What is happening to my heart?
I started getting from what I understand are panic attacks a couple of years ago but currently do not have them at all.( I'm not sure if they are linked but currently have no anxiety) The brief sensations are not painful and are not accompanied by anything else like dizziness, trouble breathing but they do happen about 2 - 3 times a day. It almost feel like my heart is resetting or missing a pump but I do not have any hard beats afterwards. I had a EKG done a couple months and the doctor said my heart was fine but of course I didn't have the sensation while they were applying the test. I want to know what this might be . It might be a palpation but my heart never races. Any ideas of what this is and how I could stop it from happening Alex
I am sorry to hear about your symptoms, and I can certainly understand why they may be concerning. I strongly encourage you to raise these concerns at a primary care appointment, as you will require a thorough, in-person evaluation to determine the specific cause of your symptoms. It is possible your symptoms are caused by premature atrial or ventricular beats. These are essentially early heart beats that occur outside your heart's normal conduction system. Patients often experience a sensation of a skipped beat or an extra hard beat.
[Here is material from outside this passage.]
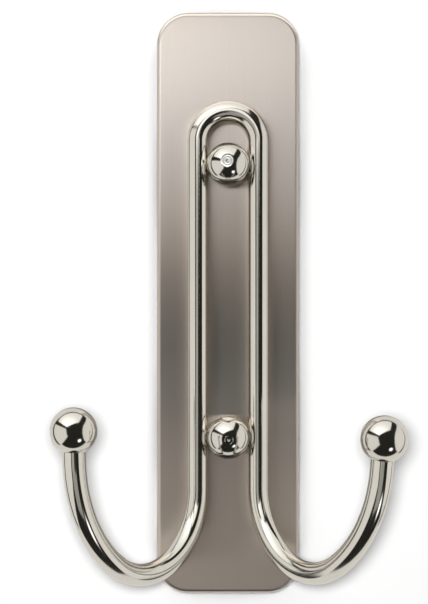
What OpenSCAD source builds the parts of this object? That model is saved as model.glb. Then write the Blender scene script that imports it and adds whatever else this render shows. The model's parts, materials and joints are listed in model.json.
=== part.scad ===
// Double wall hook: one bent rod on a brushed backplate, hung on an adhesive wall base.
// Millimetres. The wall is the plane y = 0, the hooks face -Y and +Z is up.
// The origin is on the wall, on the centreline, at mid height of the backplate.

/* [Backplate] */
// Width of the backplate
plate_w = 40; // [38.5:0.5:50]
// Height of the backplate
plate_h = 164; // [160:1:200]
// Distance from the wall to the front of the backplate
plate_front = 10; // [10:0.5:14]
// Thickness of the plate's skin and of its folded sides
skin = 1.2; // [0.8:0.1:1.3]
// Radius of the plate's corners, seen from the front
corner_r = 8.7; // [6:0.1:10]
// Radius of the pressed front edge
edge_r = 1.1; // [0.5:0.1:1.5]
// Gap between the plate's folded sides and the wall
wall_gap = 1.2; // [0.8:0.1:1.5]

/* [Rod] */
// Diameter of the rod
rod_d = 6; // [5:0.5:6]
// Distance between the centrelines of the two legs
leg_spacing = 16.9; // [16.5:0.1:17.5]
// Height of the centre of the hairpin bend
hairpin_z = 45.3; // [44:0.1:55]
// Radius of the lower bend of each arm
lower_bend_r = 21.4; // [18:0.1:24]
// Radius of the upper bend of each arm
upper_bend_r = 36.8; // [32:0.1:40]
// Sweep of the upper bend, in degrees
upper_sweep = 52; // [40:1:60]
// Straight length below each ball
tip_straight = 3; // [1:0.5:8]
// Diameter of the spigot that each ball is fixed on
spigot_d = 4; // [3:0.5:4]

/* [Left arm] */
// Height at which the left leg starts to bend
left_bend_z = -52.2; // [-60:0.1:-45]
// Angle between the left arm and the wall, in degrees
left_splay = 50; // [40:1:60]
// Sweep of the left arm's lower bend, in degrees
left_sweep = 125.8; // [115:0.1:130]

/* [Right arm] */
// Height at which the right leg starts to bend
right_bend_z = -51.7; // [-60:0.1:-45]
// Angle between the right arm and the wall, in degrees
right_splay = 52; // [40:1:60]
// Sweep of the right arm's lower bend, in degrees
right_sweep = 121; // [115:0.1:130]

/* [Balls and studs] */
// Diameter of the ball on the end of each arm
tip_ball_d = 12.3; // [11.5:0.1:14]
// Distance from the rod's shoulder to the middle of its ball
tip_ball_set = 5; // [4.5:0.1:5.2]
// Diameter of the ball heads between the legs
stud_ball_d = 12; // [11.6:0.1:14]
// Height of the upper stud
upper_stud_z = 38.7; // [30:0.1:40]
// Height of the lower stud
lower_stud_z = -37.5; // [-40:0.1:-30]
// Diameter of the stud's shank
shank_d = 4; // [3:0.5:4]
// Diameter of the flat turned on the front of each ball head
stud_flat_d = 3.7; // [2.5:0.1:5]

/* [Wall base] */
// Width of the wall base
base_w = 26.8; // [26.4:0.2:27]
// Height of the wall base
base_h = 108; // [100:1:110]
// Thickness of the base's plate
base_t = 1.8; // [1.2:0.1:1.8]
// Length of each guide rail
rail_h = 24; // [20:1:26]
// How far up the hook slides before it comes off the rails
lift = 24; // [22:1:24]

/* [Adhesive strips] */
// Width of one strip
strip_w = 13; // [10:0.5:13]
// Height of one strip
strip_h = 92; // [80:1:96]
// Thickness of a strip once it is pressed on
strip_t = 1; // [0.8:0.1:1]
// Width of a strip's pull tab
tab_w = 9; // [6:0.5:10]
// Length of a strip's pull tab
tab_h = 28; // [20:1:30]

/* [Hidden] */
$fn = 64;
// gap left between faces that rest on each other, and between a spigot and its bore
touch = 0.02;
// running clearance of the slide
slide_gap = 0.3;
// how far a cutting shape passes the face that it cuts
past = 1;
// each length of rod starts this far inside the one before it, and is this much thinner
lap = 0.05;
thinner = 0.002;

rod_r = rod_d / 2;
leg_x = leg_spacing / 2;
rod_y = -(plate_front + touch + rod_r);
tip_ball_r = tip_ball_d / 2;
spigot_r = spigot_d / 2;
spigot_len = tip_ball_set + 1.5;
spigot_tip = 0.4;

stud_ball_r = stud_ball_d / 2;
shank_r = shank_d / 2;
stud_zs = [upper_stud_z, lower_stud_z];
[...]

They are typically benign, although they can cause problems for your heart's muscle if they occur extremely frequently. Anxiety, poor sleep, dehydration, caffeine, and alcohol can make these worse. Patients typically do not require treatment, although some require medication to help control these. It is also possible you are experiencing an arrhythmia, or abnormal heart rhythm. Some common examples include atrial fibrillation, atrial flutter, and atrial tachycardia. These can pose additional risks, and you may require medications or an interventional procedure to control them. I strongly encourage you to arrange a primary care appointment to discuss these possibilities. A typical evaluation includes a thorough history, physical exam, and EKG. You may require a 24-hour EKG to help capture these events, as well.
This answer is for general informational purposes only and is not a substitute for professional medical advice.